Como era esperable, las estanterías de las Torres de Meirás albergaban un repleto muestrario de obras de su tiempo, autores con los que en muchos casos le unía una relación de amistad . «Fue muy amiga de Unamuno», apunta Burdiel. De Don Miguel ya se sabía cuánto había en la biblioteca, ya que está en los fondos que custodia la RAG: desde su propia obra a otra prologada o traducida por él, como los «Poemas» (1908) del colombiano José Asunción Silva o los «Paisajes parisienses» (1901) del argentino Manuel Ugarte; o títulos del naturalista inglés Herbert Spencer. No faltan una veintena de títulos de Pío Baroja, otros tantos de Valle Inclán, obras de los hermanos Machado, Gregorio Martínez Sierra, Ramón Pérez de Ayala, Rubén Darío o Juan Ramón Jiménez, y también de autores menos conocidos como Alejandro Sawa, Felipe Trigo, Andrés Cegarra o los iberoamericanos Tomás Carrasquilla («Frutos de mi tierra», 1896), Rafael Delgado («La Calandra», 1890) o Ricardo Fernández Guardia («Hojarasca», 1894).

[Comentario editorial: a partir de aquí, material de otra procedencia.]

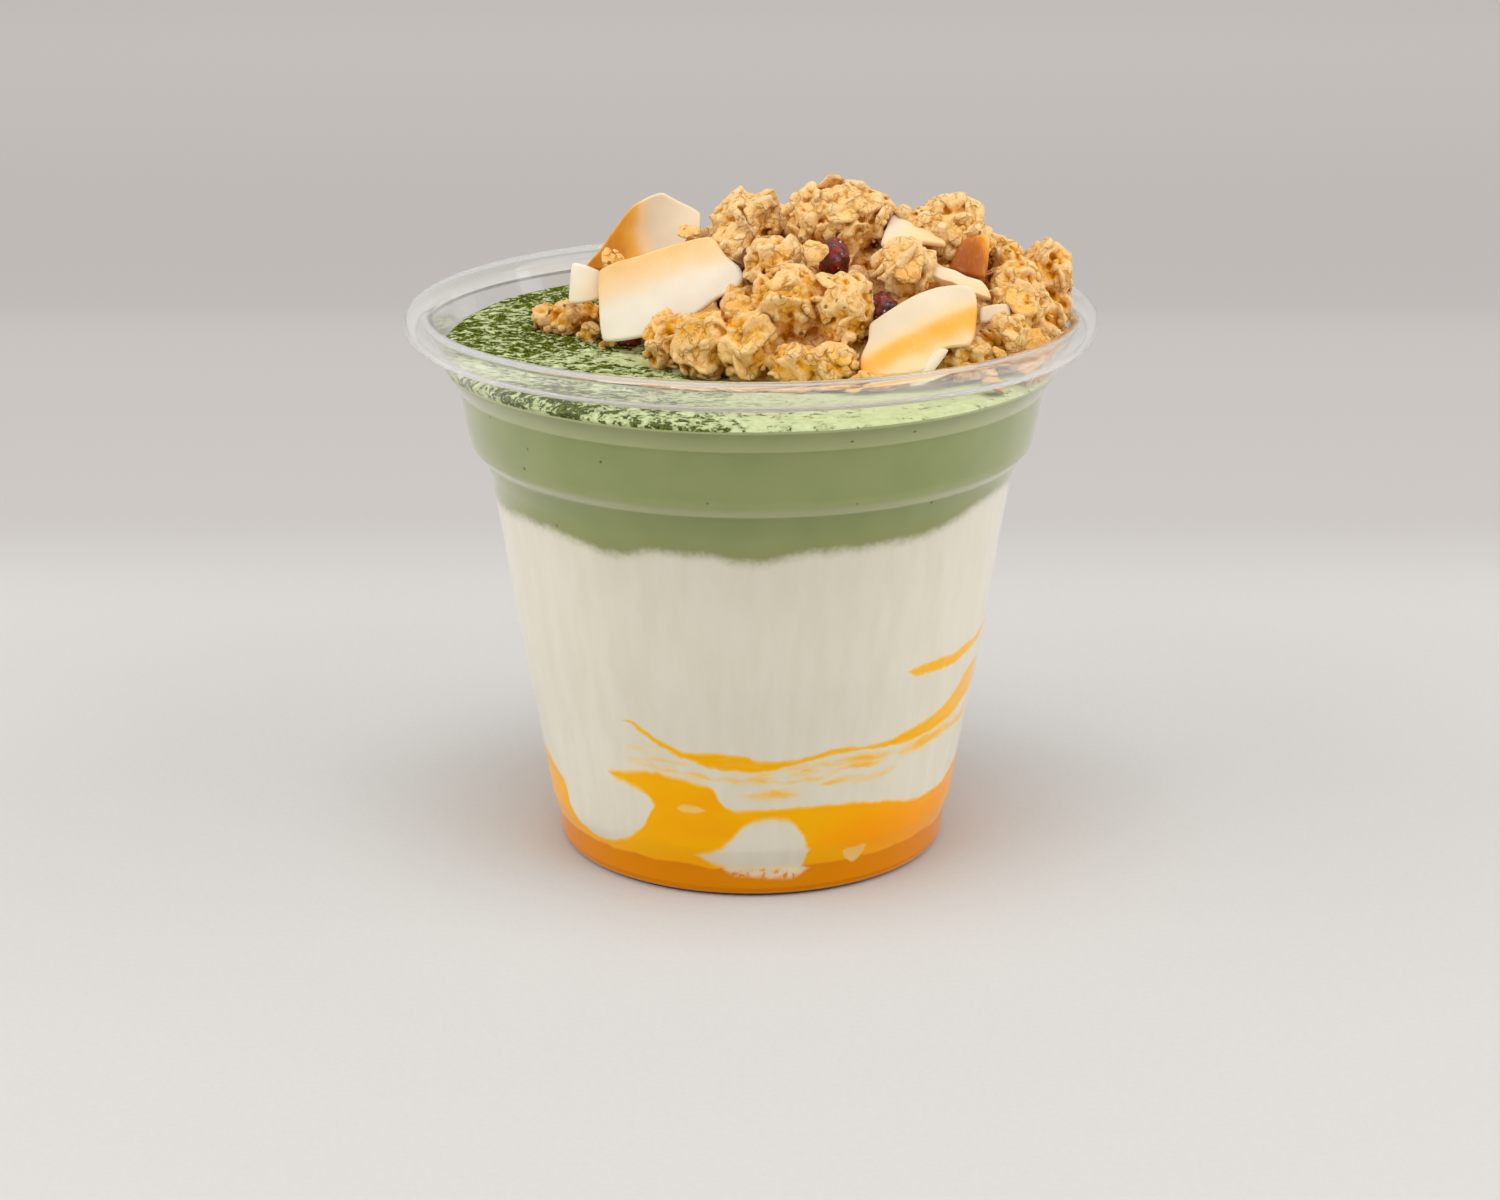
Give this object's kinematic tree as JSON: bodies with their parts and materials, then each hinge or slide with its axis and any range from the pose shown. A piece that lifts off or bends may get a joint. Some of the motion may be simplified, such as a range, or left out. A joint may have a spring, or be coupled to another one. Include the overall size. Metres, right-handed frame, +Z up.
{
  "type": "layered parfait in a clear cup",
  "caption": "Parfait in a clear flared cup: fruit puree, yogurt and matcha cream in layers, topped with granola clusters, coconut chips and dried berries.",
  "frame": {"origin": "centre of the cup's base, on the surface it stands on", "axes": "+Z up along the cup's axis; -Y is the side shown in the picture"},
  "size_m": [0.095, 0.095, 0.0941],
  "materials": {
    "clear_plastic": "clear thermoformed plastic sheet, smooth and glossy",
    "fruit_puree": "smooth wet yellow-amber fruit puree, slightly translucent",
    "yogurt": "smooth thick white yogurt with streaks of puree",
    "matcha_cream": "soft pale green cream dusted with dark green powder",
    "granola": "baked oat clusters, rough and lumpy, golden brown",
    "coconut": "thin dried coconut chips, cream with toasted edges",
    "dried_berry": "dark red dried fruit, wrinkled and a little shiny"
  },
  "bodies": {
    "root": {"cup": "clear_plastic", "fruit_puree": "fruit_puree", "yogurt": "yogurt", "matcha_cream": "matcha_cream", "granola_heap": "granola", "granola_cluster_left": "granola", "coconut_chip_1": "coconut", "coconut_chip_2": "coconut", "coconut_chip_3": "coconut", "coconut_chip_4": "coconut", "coconut_chip_5": "coconut", "coconut_chip_6": "coconut", "coconut_chip_7": "coconut", "coconut_chip_8": "coconut", "coconut_chip_9": "coconut", "dried_berry_1": "dried_berry", "dried_berry_2": "dried_berry", "dried_berry_3": "dried_berry"}
  },
  "joints": []
}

Como biblioteca de prestigio que era, no faltan tampoco los clásicos, españoles y europeos: Cervantes, Lope de Vega, Quevedo, Calderón, Séneca, Cicerón, Voltaire , e incluso una veintena de tomos de una Larousse editada entre 1867 y 1878. La colección se completa, entre otros miles de volúmenes, con decenas y decenas de ejemplares de revistas y periódicos: ABC y Blanco y Negro, El Censor, Ilustración Artística, La España Moderna, La Mode Practique, Journal des Demoiselles, La Revue Scientifique o el manual de cocina de Picadillo. Nada de lo humano le era ajeno a doña Emilia.